Security and Permissions for Local Pipelines

Google Cloud Platform Account

When you run Cloud Dataflow locally, your pipeline runs as the Cloud Platform account that you configured with the gcloud command-line tool executable. Hence, locally-run Cloud Dataflow SDK operations have access to the files and resources that your Cloud Platform account has access to.

To list the Google Cloud Platform account you selected as your default, run the gcloud config list command.

Note: Local pipelines can output data to local destinations, such as local files, or to cloud destinations, such as Google Cloud Storage or Google BigQuery. If your locally-run pipeline writes files to cloud-based resources such as Cloud Storage, it uses your Cloud Platform account credentials and the Cloud Platform project that you configured as the gcloud command-line tool default. For instructions about how to authenticate with your Cloud Platform account credentials, see the quickstart for the language you are using.

Security and Permissions for Pipelines on Cloud Platform

Cloudservices Account

When you run your pipeline on the Dataflow service, it runs as a cloudservices account. This account is automatically created when a Cloud Dataflow project is created, and it defaults to having read/write access to the project's resources. The cloudservices account performs “metadata” operations: those that don’t run on your local client or on Google Compute Engine workers, such as determining input sizes, accessing Google Cloud Storage files, and starting Compute Engine workers. For example, if your project is the owner of a Cloud Storage bucket (has read/write access to the bucket), then the cloudservices account associated with your project also has owner (read/write) access to the bucket (see the FAQ for information on how to check if your project owns a bucket).

Since Cloud Platform services expect to have read/write access to the project and its resources, it is recommended that you do not change the default permissions automatically established for your project.

Note: It’s usually best to create a bucket owned by your project to use as the staging bucket for Cloud Dataflow. Doing so ensures that permissions are automatically set correctly for staging your pipeline’s executable files.

Dataflow Service Account

As part of Dataflow's pipeline execution, the Dataflow service manipulates resources on your behalf (for example, creating additional VMs).
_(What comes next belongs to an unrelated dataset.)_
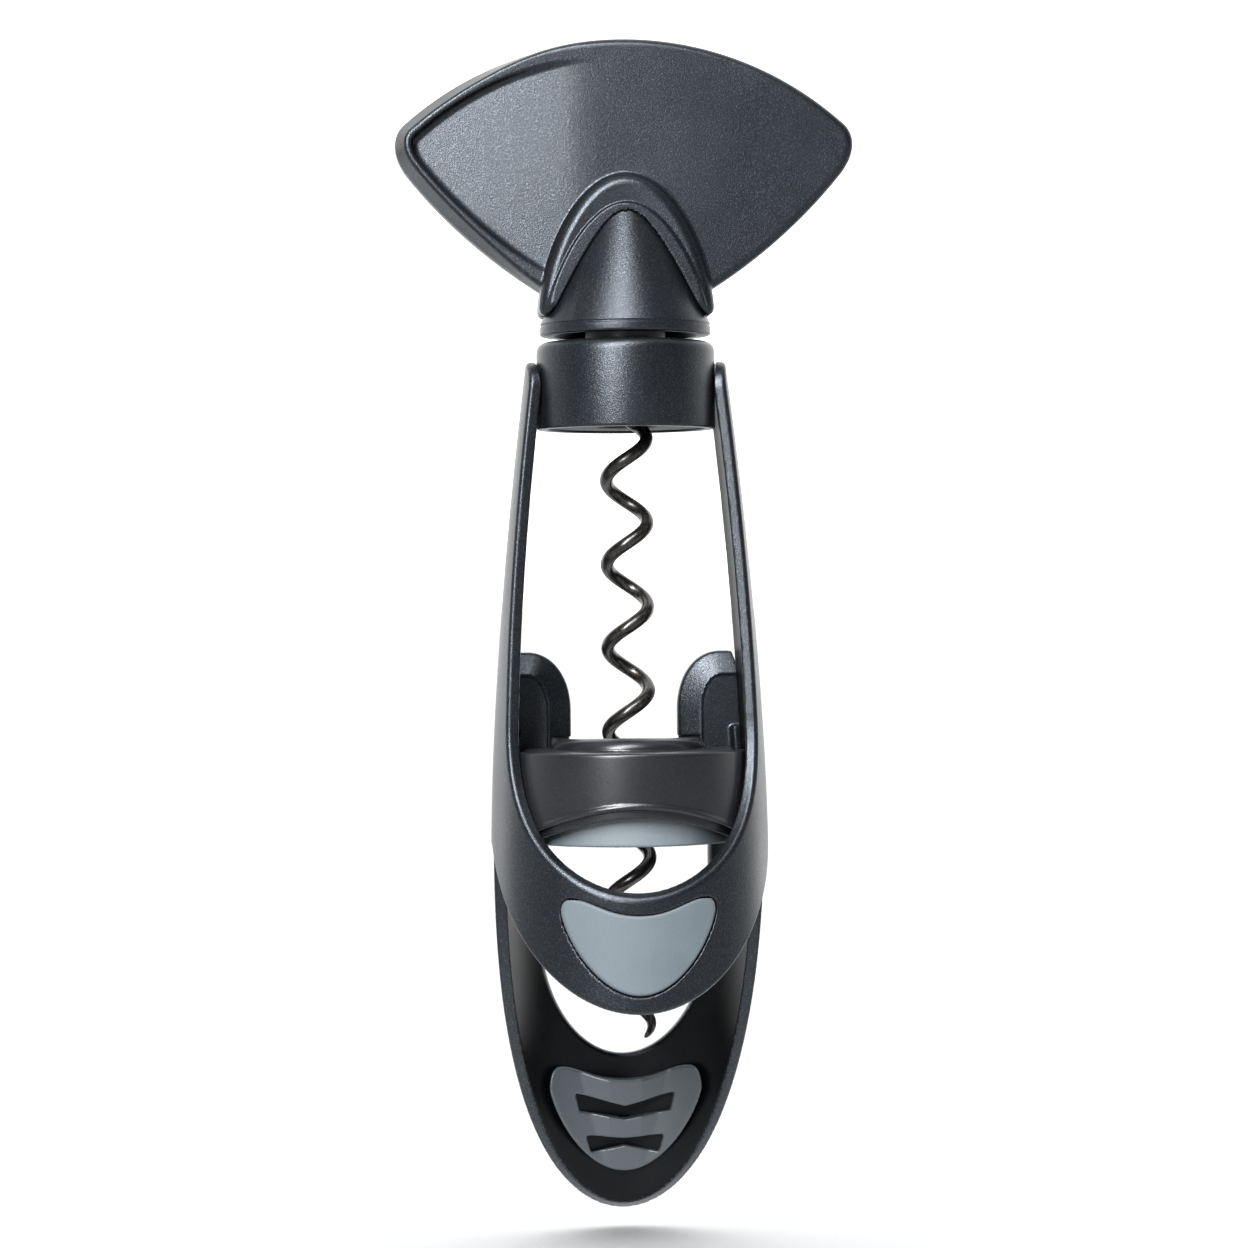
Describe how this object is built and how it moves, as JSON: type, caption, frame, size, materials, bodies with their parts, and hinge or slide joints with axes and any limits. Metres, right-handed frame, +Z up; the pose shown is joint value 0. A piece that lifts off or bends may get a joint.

When you run your pipeline on the Dataflow service, it uses a service account (service-<project-number>@dataflow-service-producer-prod.iam.gserviceaccount.com). This account is automatically created when a Cloud Dataflow project is created, gets assigned the editor role on the project, and defaults to having read/write access to the project's resources. The account is used exclusively by the Dataflow service and is specific to your project.

You can review the permissions of the Dataflow Service accounts in the Cloud Console on the IAM & Admin > IAM page.

Since Cloud Platform services expect to have read/write access to the project and its resources, it is recommended that you do not change the default permissions automatically established for your project. If you remove the permissions for the service account from the IAM policy, the accounts will continue to be present as they are owned by the Dataflow service. If a Dataflow service account loses permissions to a project, Dataflow will not be able to launch VMs and perform other management tasks.

Best practice: Create a bucket owned by your project to use as the staging bucket for Dataflow. Doing this will ensure that permissions are automatically set correctly for staging your pipeline’s executable files.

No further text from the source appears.